YOUR GOAL
Reproduce all of the material exactly as shown.

====

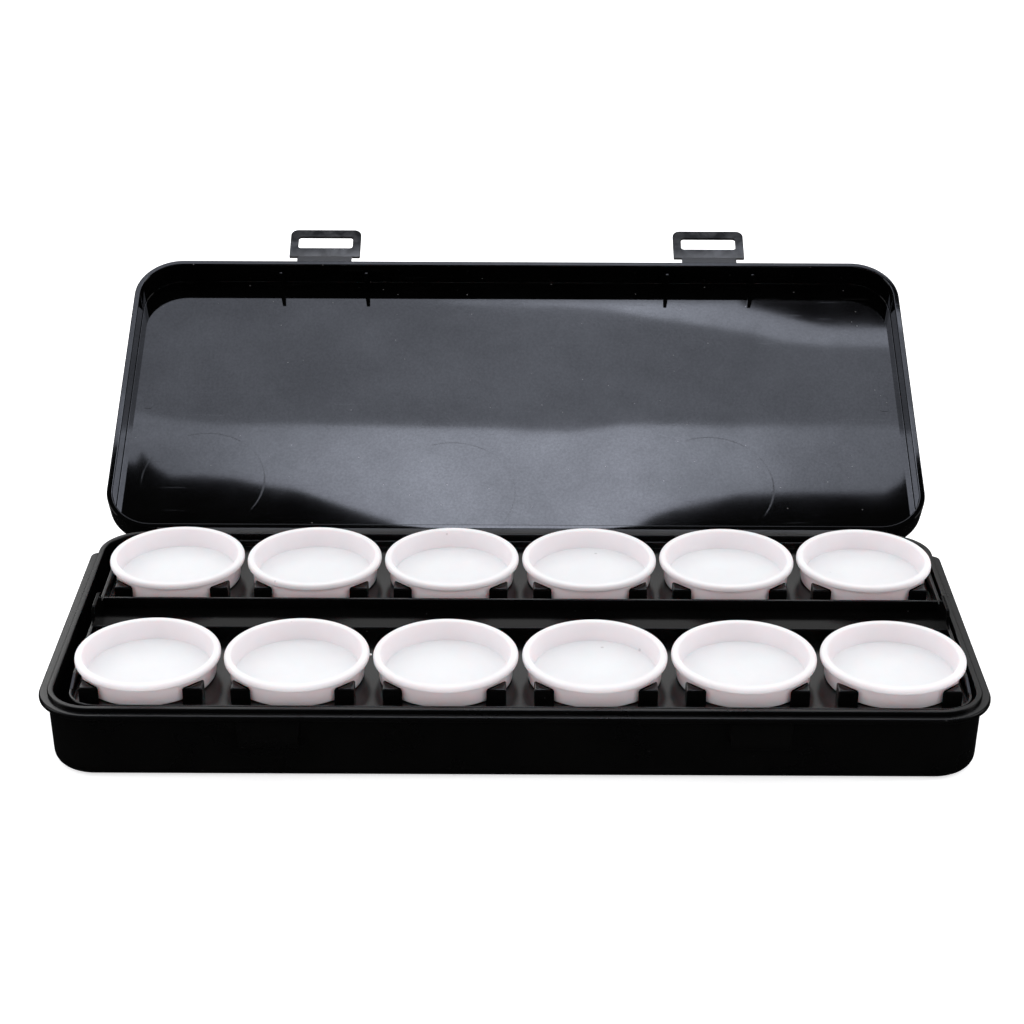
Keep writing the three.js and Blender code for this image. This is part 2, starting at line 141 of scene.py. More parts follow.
def rectangle(length, width, radius, inset):
    """Points round a rounded rectangle drawn in by inset, anticlockwise."""
    radius = max(radius - inset, 0.1)
    right, back = length / 2 - inset - radius, width / 2 - inset - radius
    points = []
    for quarter, (x, y) in enumerate([(right, -back), (right, back), (-right, back), (-right, -back)]):
        for step in range(CORNER_STEPS + 1):
            angle = (quarter - 1 + step / CORNER_STEPS) * math.pi / 2
            points.append((x + radius * math.cos(angle), y + radius * math.sin(angle)))
    return points


def bridge(bm, rings):
    """Quads between each closed ring and the next, which all have the same count of points."""
    for low, high in zip(rings, rings[1:]):
        for i in range(len(low)):
            j = (i + 1) % len(low)
            bm.faces.new((low[i], low[j], high[j], high[i]))


def loft(bm, rings):
    """A closed body through rings, with the first and the last ring capped."""
    bridge(bm, rings)
    bm.faces.new(list(reversed(rings[0])))
    bm.faces.new(rings[-1])


def shell(bm, profile, length, width, radius):
    """A closed shell: the profile of (inset, z) points carried round a rounded rectangle."""
    rings = []
    for inset, z in profile:
        rings.append([bm.verts.new((x, y, z)) for x, y in rectangle(length, width, radius, inset)])
    loft(bm, rings)


def lathe(bm, profile, sides=96):
    """A closed turned body from (radius, z) points that start and end on the axis."""
    angles = [2 * math.pi * i / sides for i in range(sides)]
    rings = []
    for radius, z in profile[1:-1]:
        rings.append([bm.verts.new((radius * math.cos(a), radius * math.sin(a), z)) for a in angles])
    bridge(bm, rings)
    for ring, z, flip in ((rings[0], profile[0][1], True), (rings[-1], profile[-1][1], False)):
        middle = bm.verts.new((0, 0, z))
        for i in range(sides):
            a, b = ring[i], ring[(i + 1) % sides]
            bm.faces.new((b, a, middle) if flip else (a, b, middle))


def drawn_in(outline, amount):
    """A closed outline of plain points moved inwards by amount."""
    points = [Vector(p) for p in outline]
    moved = []
    for i, p in enumerate(points):
        a = (p - points[i - 1]).normalized()
        b = (points[(i + 1) % len(points)] - p).normalized()
        side_a, side_b = Vector((-a.y, a.x)), Vector((-b.y, b.x))
        side = (side_a + side_b).normalized()
        moved.append(p + side * (amount / max(side.dot(side_a), 0.4)))
    return moved


def slab(bm, outline, bottom, top, matrix=UNTURNED, bevel=0.25, steps=3):
    """A plate with this outline in its own X and Y, from bottom to top, with rounded edges."""
    turns = [step / steps * math.pi / 2 for step in range(steps + 1)]
    levels = [(bevel * (1 - math.sin(a)), bottom + bevel * (1 - math.cos(a))) for a in turns]
    levels += [(bevel * (1 - math.cos(a)), top - bevel * (1 - math.sin(a))) for a in turns]
    rings = []
    for amount, z in levels:
        rings.append([bm.verts.new(matrix @ Vector((p.x, p.y, z))) for p in drawn_in(outline, amount)])
    loft(bm, rings)


def finish_mesh(name, bm, matrix, body, material):
    """Turns a bmesh in millimetres into a shaded piece in metres that rides on a body.

    A piece with no body is left unattached.
    """
    bm.transform(Matrix.Scale(MM, 4) @ matrix)
    bmesh.ops.recalc_face_normals(bm, faces=bm.faces)
    for face in bm.faces:
        face.smooth = True
    for edge in bm.edges:
        if len(edge.link_faces) == 2 and edge.calc_face_angle(0) > SHARP:
            edge.smooth = False
    mesh = bpy.data.meshes.new(name)
    bm.to_mesh(mesh)
    bm.free()
    piece = bpy.data.objects.new(name, mesh)
    bpy.context.scene.collection.objects.link(piece)
    weighted = piece.modifiers.new("even_shading", "WEIGHTED_NORMAL")
    weighted.keep_sharp = True
    weighted.weight = 100
    mesh.materials.append(material)
    if body:
        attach(piece, body)
    return piece


# Materials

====

SOLUTION FOR THIS TASK
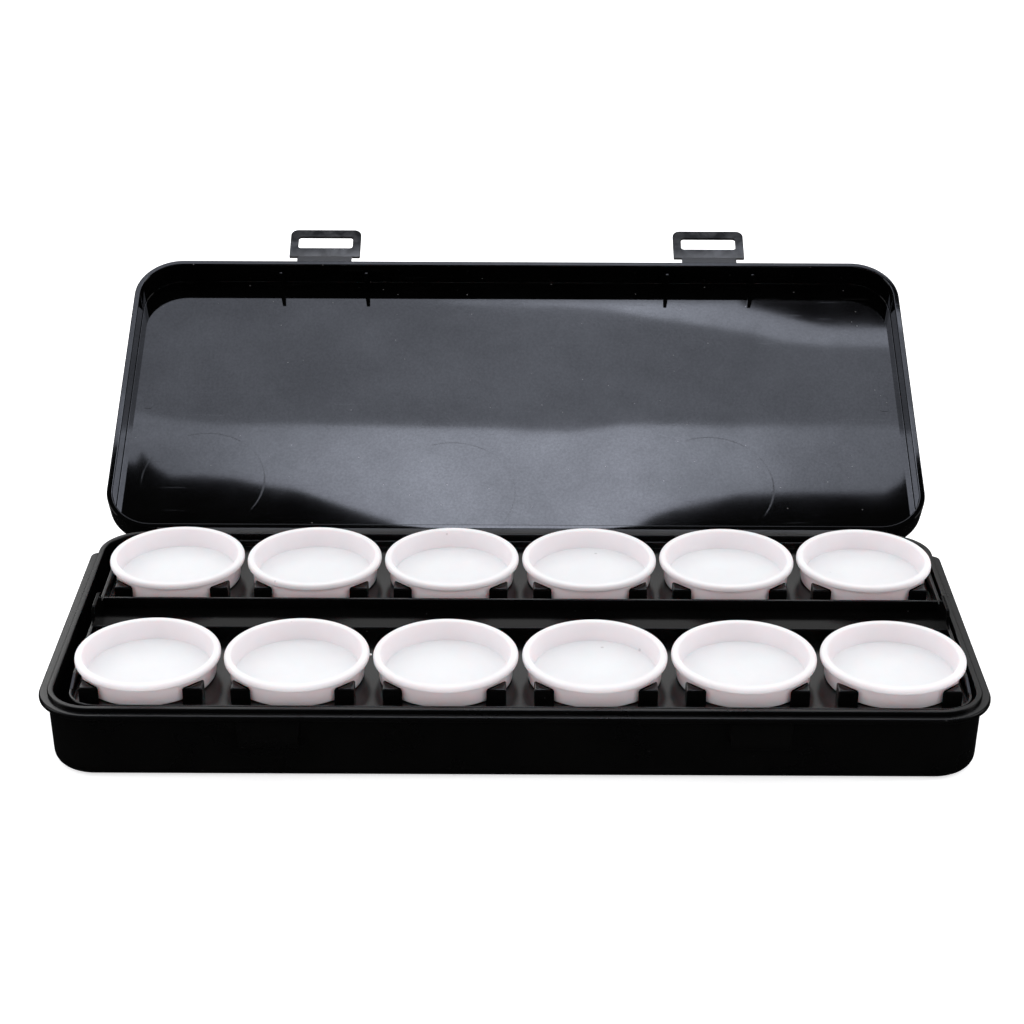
Keep writing the three.js and Blender code for this image. This is part 2, starting at line 141 of scene.py. More parts follow.
def rectangle(length, width, radius, inset):
    """Points round a rounded rectangle drawn in by inset, anticlockwise."""
    radius = max(radius - inset, 0.1)
    right, back = length / 2 - inset - radius, width / 2 - inset - radius
    points = []
    for quarter, (x, y) in enumerate([(right, -back), (right, back), (-right, back), (-right, -back)]):
        for step in range(CORNER_STEPS + 1):
            angle = (quarter - 1 + step / CORNER_STEPS) * math.pi / 2
            points.append((x + radius * math.cos(angle), y + radius * math.sin(angle)))
    return points


def bridge(bm, rings):
    """Quads between each closed ring and the next, which all have the same count of points."""
    for low, high in zip(rings, rings[1:]):
        for i in range(len(low)):
            j = (i + 1) % len(low)
            bm.faces.new((low[i], low[j], high[j], high[i]))


def loft(bm, rings):
    """A closed body through rings, with the first and the last ring capped."""
    bridge(bm, rings)
    bm.faces.new(list(reversed(rings[0])))
    bm.faces.new(rings[-1])


def shell(bm, profile, length, width, radius):
    """A closed shell: the profile of (inset, z) points carried round a rounded rectangle."""
    rings = []
    for inset, z in profile:
        rings.append([bm.verts.new((x, y, z)) for x, y in rectangle(length, width, radius, inset)])
    loft(bm, rings)


def lathe(bm, profile, sides=96):
    """A closed turned body from (radius, z) points that start and end on the axis."""
    angles = [2 * math.pi * i / sides for i in range(sides)]
    rings = []
    for radius, z in profile[1:-1]:
        rings.append([bm.verts.new((radius * math.cos(a), radius * math.sin(a), z)) for a in angles])
    bridge(bm, rings)
    for ring, z, flip in ((rings[0], profile[0][1], True), (rings[-1], profile[-1][1], False)):
        middle = bm.verts.new((0, 0, z))
        for i in range(sides):
            a, b = ring[i], ring[(i + 1) % sides]
            bm.faces.new((b, a, middle) if flip else (a, b, middle))


def drawn_in(outline, amount):
    """A closed outline of plain points moved inwards by amount."""
    points = [Vector(p) for p in outline]
    moved = []
    for i, p in enumerate(points):
        a = (p - points[i - 1]).normalized()
        b = (points[(i + 1) % len(points)] - p).normalized()
        side_a, side_b = Vector((-a.y, a.x)), Vector((-b.y, b.x))
        side = (side_a + side_b).normalized()
        moved.append(p + side * (amount / max(side.dot(side_a), 0.4)))
    return moved


def slab(bm, outline, bottom, top, matrix=UNTURNED, bevel=0.25, steps=3):
    """A plate with this outline in its own X and Y, from bottom to top, with rounded edges."""
    turns = [step / steps * math.pi / 2 for step in range(steps + 1)]
    levels = [(bevel * (1 - math.sin(a)), bottom + bevel * (1 - math.cos(a))) for a in turns]
    levels += [(bevel * (1 - math.cos(a)), top - bevel * (1 - math.sin(a))) for a in turns]
    rings = []
    for amount, z in levels:
        rings.append([bm.verts.new(matrix @ Vector((p.x, p.y, z))) for p in drawn_in(outline, amount)])
    loft(bm, rings)


def finish_mesh(name, bm, matrix, body, material):
    """Turns a bmesh in millimetres into a shaded piece in metres that rides on a body.

    A piece with no body is left unattached.
    """
    bm.transform(Matrix.Scale(MM, 4) @ matrix)
    bmesh.ops.recalc_face_normals(bm, faces=bm.faces)
    for face in bm.faces:
        face.smooth = True
    for edge in bm.edges:
        if len(edge.link_faces) == 2 and edge.calc_face_angle(0) > SHARP:
            edge.smooth = False
    mesh = bpy.data.meshes.new(name)
    bm.to_mesh(mesh)
    bm.free()
    piece = bpy.data.objects.new(name, mesh)
    bpy.context.scene.collection.objects.link(piece)
    weighted = piece.modifiers.new("even_shading", "WEIGHTED_NORMAL")
    weighted.keep_sharp = True
    weighted.weight = 100
    mesh.materials.append(material)
    if body:
        attach(piece, body)
    return piece


# Materials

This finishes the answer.